_WORK TO COMPLETE_
Write out each line of the material again, word for word.
--------------------------------------------------
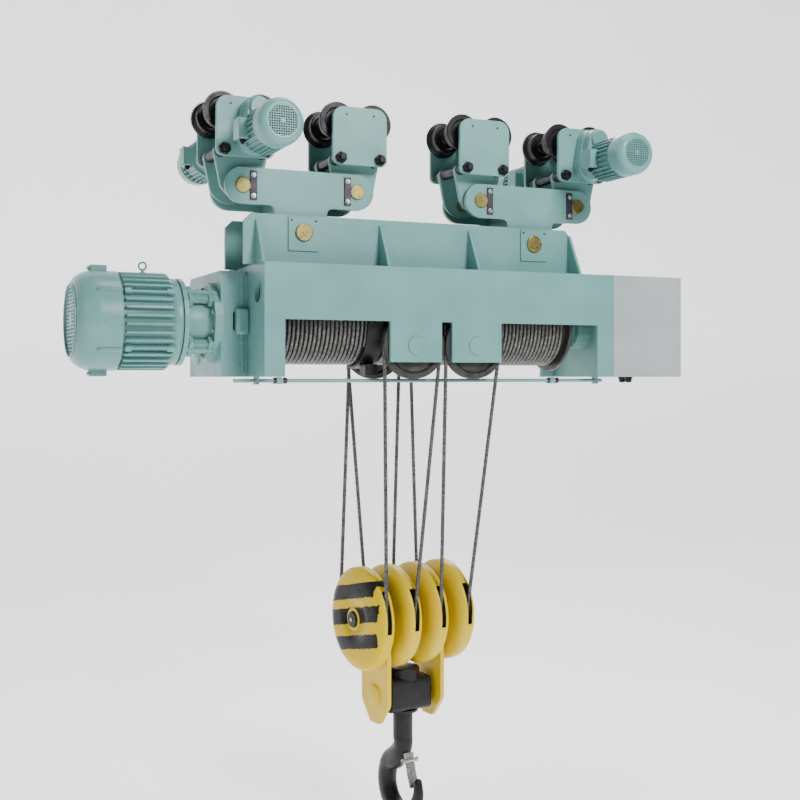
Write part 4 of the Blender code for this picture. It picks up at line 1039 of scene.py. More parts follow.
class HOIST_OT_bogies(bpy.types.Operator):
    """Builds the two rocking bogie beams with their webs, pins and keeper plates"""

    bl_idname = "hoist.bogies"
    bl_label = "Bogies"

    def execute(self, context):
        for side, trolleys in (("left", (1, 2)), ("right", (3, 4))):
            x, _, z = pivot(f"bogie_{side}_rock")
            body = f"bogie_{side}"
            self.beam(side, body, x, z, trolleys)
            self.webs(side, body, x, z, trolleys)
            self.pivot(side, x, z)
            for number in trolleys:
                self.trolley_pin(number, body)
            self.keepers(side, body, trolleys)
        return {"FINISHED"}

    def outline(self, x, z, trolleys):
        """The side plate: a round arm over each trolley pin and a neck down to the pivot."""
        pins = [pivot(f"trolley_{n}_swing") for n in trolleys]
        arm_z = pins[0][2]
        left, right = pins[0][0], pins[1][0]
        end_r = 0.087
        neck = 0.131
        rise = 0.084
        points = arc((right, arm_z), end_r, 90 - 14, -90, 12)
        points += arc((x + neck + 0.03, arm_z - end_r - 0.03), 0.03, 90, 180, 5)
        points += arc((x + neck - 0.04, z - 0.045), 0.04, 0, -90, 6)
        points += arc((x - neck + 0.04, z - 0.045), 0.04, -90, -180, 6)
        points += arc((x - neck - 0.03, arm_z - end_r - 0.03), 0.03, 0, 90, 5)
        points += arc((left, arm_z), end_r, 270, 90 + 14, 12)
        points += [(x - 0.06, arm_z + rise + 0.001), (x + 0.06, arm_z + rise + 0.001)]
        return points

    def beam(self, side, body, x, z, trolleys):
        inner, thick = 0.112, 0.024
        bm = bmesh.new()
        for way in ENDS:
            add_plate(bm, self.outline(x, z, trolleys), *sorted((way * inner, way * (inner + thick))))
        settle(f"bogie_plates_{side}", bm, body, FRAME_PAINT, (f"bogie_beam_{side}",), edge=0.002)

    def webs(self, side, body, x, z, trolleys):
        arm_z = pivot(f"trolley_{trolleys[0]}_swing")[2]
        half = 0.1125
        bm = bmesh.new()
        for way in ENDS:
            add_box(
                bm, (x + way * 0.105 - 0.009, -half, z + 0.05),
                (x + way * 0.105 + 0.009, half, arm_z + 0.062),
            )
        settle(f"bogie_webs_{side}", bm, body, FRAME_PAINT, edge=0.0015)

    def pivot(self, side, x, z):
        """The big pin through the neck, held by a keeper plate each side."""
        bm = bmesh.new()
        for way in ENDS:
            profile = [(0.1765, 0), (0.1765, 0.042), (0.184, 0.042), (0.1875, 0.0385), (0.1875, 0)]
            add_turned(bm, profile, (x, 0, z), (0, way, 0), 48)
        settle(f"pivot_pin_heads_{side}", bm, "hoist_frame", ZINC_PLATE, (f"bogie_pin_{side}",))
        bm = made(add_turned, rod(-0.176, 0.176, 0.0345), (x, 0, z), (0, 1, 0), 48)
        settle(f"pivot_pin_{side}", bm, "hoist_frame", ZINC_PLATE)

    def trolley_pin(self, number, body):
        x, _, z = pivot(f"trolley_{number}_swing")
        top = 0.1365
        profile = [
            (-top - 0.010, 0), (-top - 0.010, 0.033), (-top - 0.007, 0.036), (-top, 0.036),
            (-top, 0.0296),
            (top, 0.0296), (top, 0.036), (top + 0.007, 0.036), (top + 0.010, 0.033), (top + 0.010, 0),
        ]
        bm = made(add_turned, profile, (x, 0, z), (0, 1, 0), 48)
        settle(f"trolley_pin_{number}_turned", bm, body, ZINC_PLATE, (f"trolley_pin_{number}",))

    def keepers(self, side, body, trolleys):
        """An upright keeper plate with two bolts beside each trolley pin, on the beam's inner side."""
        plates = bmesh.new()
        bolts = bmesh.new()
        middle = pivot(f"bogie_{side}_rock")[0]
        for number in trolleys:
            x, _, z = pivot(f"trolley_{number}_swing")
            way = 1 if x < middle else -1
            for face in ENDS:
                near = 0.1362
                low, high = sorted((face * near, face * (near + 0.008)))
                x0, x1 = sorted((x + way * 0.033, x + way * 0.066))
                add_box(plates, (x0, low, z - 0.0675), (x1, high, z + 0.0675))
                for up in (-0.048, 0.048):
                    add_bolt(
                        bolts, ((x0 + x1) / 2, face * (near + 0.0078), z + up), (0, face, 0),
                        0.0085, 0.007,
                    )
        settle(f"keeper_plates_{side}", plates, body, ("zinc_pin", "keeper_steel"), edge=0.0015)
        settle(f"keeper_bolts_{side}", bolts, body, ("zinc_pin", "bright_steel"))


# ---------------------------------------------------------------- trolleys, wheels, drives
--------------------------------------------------
_OUTPUT FOR THIS TASK_
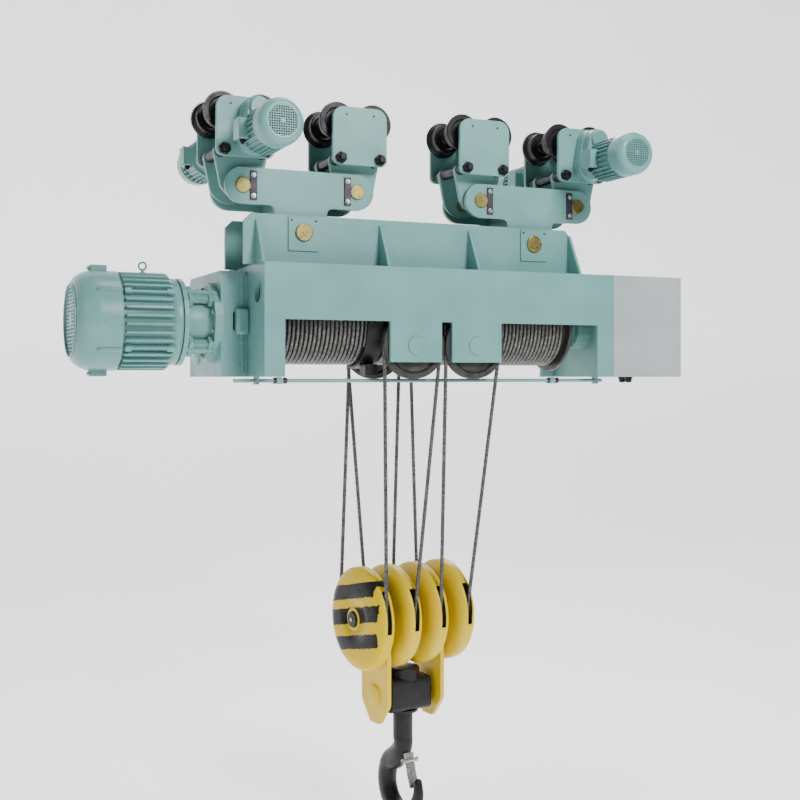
Write part 4 of the Blender code for this picture. It picks up at line 1039 of scene.py. More parts follow.
class HOIST_OT_bogies(bpy.types.Operator):
    """Builds the two rocking bogie beams with their webs, pins and keeper plates"""

    bl_idname = "hoist.bogies"
    bl_label = "Bogies"

    def execute(self, context):
        for side, trolleys in (("left", (1, 2)), ("right", (3, 4))):
            x, _, z = pivot(f"bogie_{side}_rock")
            body = f"bogie_{side}"
            self.beam(side, body, x, z, trolleys)
            self.webs(side, body, x, z, trolleys)
            self.pivot(side, x, z)
            for number in trolleys:
                self.trolley_pin(number, body)
            self.keepers(side, body, trolleys)
        return {"FINISHED"}

    def outline(self, x, z, trolleys):
        """The side plate: a round arm over each trolley pin and a neck down to the pivot."""
        pins = [pivot(f"trolley_{n}_swing") for n in trolleys]
        arm_z = pins[0][2]
        left, right = pins[0][0], pins[1][0]
        end_r = 0.087
        neck = 0.131
        rise = 0.084
        points = arc((right, arm_z), end_r, 90 - 14, -90, 12)
        points += arc((x + neck + 0.03, arm_z - end_r - 0.03), 0.03, 90, 180, 5)
        points += arc((x + neck - 0.04, z - 0.045), 0.04, 0, -90, 6)
        points += arc((x - neck + 0.04, z - 0.045), 0.04, -90, -180, 6)
        points += arc((x - neck - 0.03, arm_z - end_r - 0.03), 0.03, 0, 90, 5)
        points += arc((left, arm_z), end_r, 270, 90 + 14, 12)
        points += [(x - 0.06, arm_z + rise + 0.001), (x + 0.06, arm_z + rise + 0.001)]
        return points

    def beam(self, side, body, x, z, trolleys):
        inner, thick = 0.112, 0.024
        bm = bmesh.new()
        for way in ENDS:
            add_plate(bm, self.outline(x, z, trolleys), *sorted((way * inner, way * (inner + thick))))
        settle(f"bogie_plates_{side}", bm, body, FRAME_PAINT, (f"bogie_beam_{side}",), edge=0.002)

    def webs(self, side, body, x, z, trolleys):
        arm_z = pivot(f"trolley_{trolleys[0]}_swing")[2]
        half = 0.1125
        bm = bmesh.new()
        for way in ENDS:
            add_box(
                bm, (x + way * 0.105 - 0.009, -half, z + 0.05),
                (x + way * 0.105 + 0.009, half, arm_z + 0.062),
            )
        settle(f"bogie_webs_{side}", bm, body, FRAME_PAINT, edge=0.0015)

    def pivot(self, side, x, z):
        """The big pin through the neck, held by a keeper plate each side."""
        bm = bmesh.new()
        for way in ENDS:
            profile = [(0.1765, 0), (0.1765, 0.042), (0.184, 0.042), (0.1875, 0.0385), (0.1875, 0)]
            add_turned(bm, profile, (x, 0, z), (0, way, 0), 48)
        settle(f"pivot_pin_heads_{side}", bm, "hoist_frame", ZINC_PLATE, (f"bogie_pin_{side}",))
        bm = made(add_turned, rod(-0.176, 0.176, 0.0345), (x, 0, z), (0, 1, 0), 48)
        settle(f"pivot_pin_{side}", bm, "hoist_frame", ZINC_PLATE)

    def trolley_pin(self, number, body):
        x, _, z = pivot(f"trolley_{number}_swing")
        top = 0.1365
        profile = [
            (-top - 0.010, 0), (-top - 0.010, 0.033), (-top - 0.007, 0.036), (-top, 0.036),
            (-top, 0.0296),
            (top, 0.0296), (top, 0.036), (top + 0.007, 0.036), (top + 0.010, 0.033), (top + 0.010, 0),
        ]
        bm = made(add_turned, profile, (x, 0, z), (0, 1, 0), 48)
        settle(f"trolley_pin_{number}_turned", bm, body, ZINC_PLATE, (f"trolley_pin_{number}",))

    def keepers(self, side, body, trolleys):
        """An upright keeper plate with two bolts beside each trolley pin, on the beam's inner side."""
        plates = bmesh.new()
        bolts = bmesh.new()
        middle = pivot(f"bogie_{side}_rock")[0]
        for number in trolleys:
            x, _, z = pivot(f"trolley_{number}_swing")
            way = 1 if x < middle else -1
            for face in ENDS:
                near = 0.1362
                low, high = sorted((face * near, face * (near + 0.008)))
                x0, x1 = sorted((x + way * 0.033, x + way * 0.066))
                add_box(plates, (x0, low, z - 0.0675), (x1, high, z + 0.0675))
                for up in (-0.048, 0.048):
                    add_bolt(
                        bolts, ((x0 + x1) / 2, face * (near + 0.0078), z + up), (0, face, 0),
                        0.0085, 0.007,
                    )
        settle(f"keeper_plates_{side}", plates, body, ("zinc_pin", "keeper_steel"), edge=0.0015)
        settle(f"keeper_bolts_{side}", bolts, body, ("zinc_pin", "bright_steel"))


# ---------------------------------------------------------------- trolleys, wheels, drives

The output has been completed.